In both Dyas and Irons, the defense attorneys took actions which the defendant later complained of on appeal. In both cases the Supreme Court mentioned the lack of an objection, and inferred that had the appellant himself objected the alleged error would have been addressed. I maintain that Irons, Dyas and the present case constitute exceptional circumstances in which the appellant himself must register his own objection to preserve the error for appellate review. Where counsel, for whatever reason, fails to object, it is clear that the only way appellate review can be had is to recognize an objection made by the defendant himself.
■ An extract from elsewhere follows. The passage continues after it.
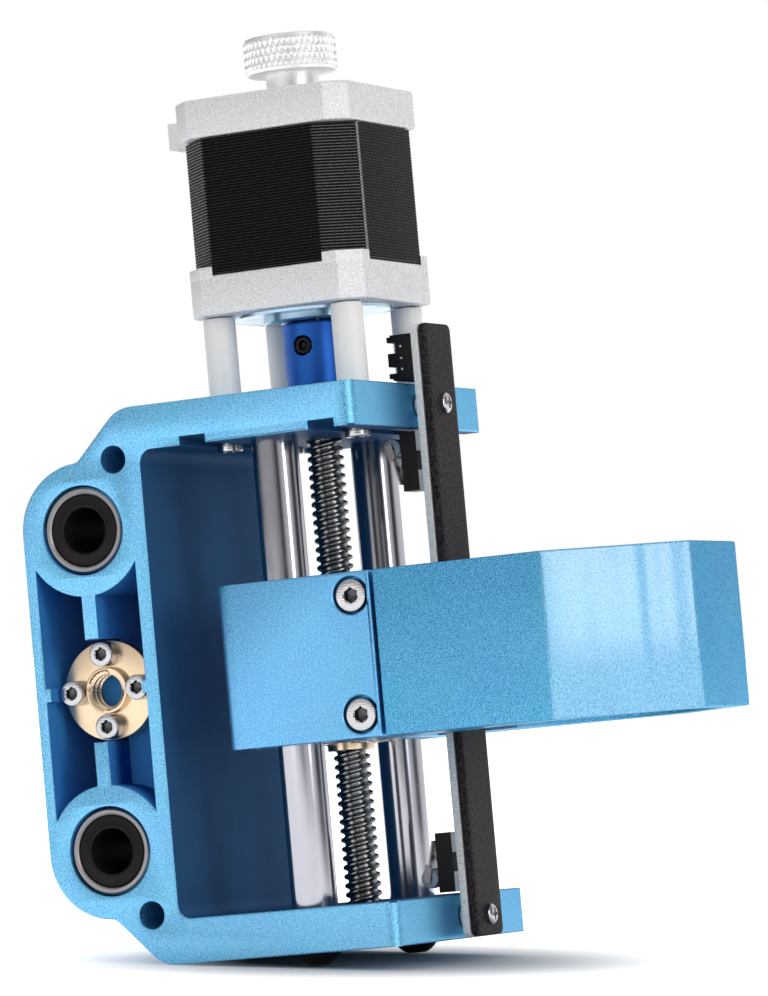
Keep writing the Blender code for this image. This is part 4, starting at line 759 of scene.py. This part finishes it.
def build_motor_front():
    """An octagonal casting with four bolt holes and a low post at each corner, and the turned pilot below it."""
    face, top, bolt_hole, edge = MOTOR_FACE, MOTOR_FACE + 8.9, 1.6, 0.6
    post_low, post_high, post_edge = top - 0.7, top + 1.9, 0.15
    near, far = MOTOR_HALF - 7.8, MOTOR_HALF - MOTOR_CUT
    holes = [round_hole(place, bolt_hole, 24) for place in BOLTS]
    parts = [slab([octagon(MOTOR_HALF, MOTOR_CUT)] + holes, face, top, edge)]
    for sx in (-1, 1):
        for sy in (-1, 1):
            post = np.array([(MOTOR_HALF, near), (MOTOR_HALF, far), (far, MOTOR_HALF), (near, MOTOR_HALF)]) * (sx, sy)
            post = post if sx * sy > 0 else post[::-1]
            parts.append(slab([post], post_low, post_high, post_edge))
    disc, disc_end, collar, collar_end = 17.5, face - 0.6, 11, face - 2
    mouth, bearing_face, shaft_hole, bevel = 7, face + 4, 2.6, 0.3
    pilot = [(disc, face), (disc - 0.1, disc_end), (collar, disc_end), (collar, collar_end + bevel),
             (collar - bevel, collar_end), (mouth + 0.2, collar_end), (mouth, collar_end + bevel),
             (mouth, bearing_face), (shaft_hole, bearing_face)]
    make("motor_pilot", turned(pilot, 96), ZINC, "frame")
    make("motor_front_casting", joined(parts), DIE_CAST, "frame", ["motor_front_bell"],
         sharp=40)


def build_laminations():
    """The stack: a wall whose rows step in at each seam. Sheets of 0.5 mm are drawn 0.66 mm, so that they show."""
    sheets, seam, seam_depth, bevel = 45, 0.2, 0.14, 0.5
    pitch = (STATOR_HIGH - STATOR_LOW) / sheets
    half, cut = MOTOR_HALF - 0.1, 7.5
    rows = [(bevel, STATOR_LOW)]
    for i in range(sheets):
        low = STATOR_LOW + i * pitch
        rows += [(seam_depth, low), (0, low + seam / 2), (0, low + pitch - seam / 2), (seam_depth, low + pitch)]
    rows += [(seam_depth, STATOR_HIGH), (bevel, STATOR_HIGH)]
    stack = octagon(half, cut, 0.8)

    def in_seam(centres):
        """Which faces are the walls of a seam between two sheets."""
        return abs(((centres[:, 2] - STATOR_LOW) / pitch + 0.5) % 1 - 0.5) < 0.12

    def painted_highlight_faces(centres):
        """Which faces get the painted highlight: the corner where a slanting side meets a flat one, or a seam between
        the sheets on a slanting side.
        """
        x, y, z = abs(centres).T
        near = half - cut
        from_seam = abs(((z - STATOR_LOW) / pitch + 0.5) % 1 - 0.5)
        at_corner, slanting = np.hypot(x - near, y - half) < 0.3, x + y > half + near - 0.5
        return at_corner | (slanting & (from_seam < 0.12))

    parts = [wall(stack, rows), cap([inset(stack, bevel)], STATOR_LOW), cap([inset(stack, bevel)], STATOR_HIGH)]
    # The seams' grey rims all round, and the painted highlight on the corner and on the slanting sides' seams
    make("motor_lamination_stack", joined(parts), LAMINATION, "frame", ["motor_stator"],
         sharp=30, areas=[(SEAM_EDGE, in_seam), (LAMINATION_PAINTED_HIGHLIGHT, painted_highlight_faces)])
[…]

In closing I would note that the majority concedes that the questioning by the State constituted prejudicial error, and with that conclusion I concur. Doyle v. Ohio, 426 U.S. 610 (1976). To hold otherwise would render the right to remain silent meaningless because the State could, as it did in this case, use the defendant’s post-arrest silence to imply that the defendant was hiding his guilt. I would recognize the appellant’s objections and reverse and remand on the merits of this issue.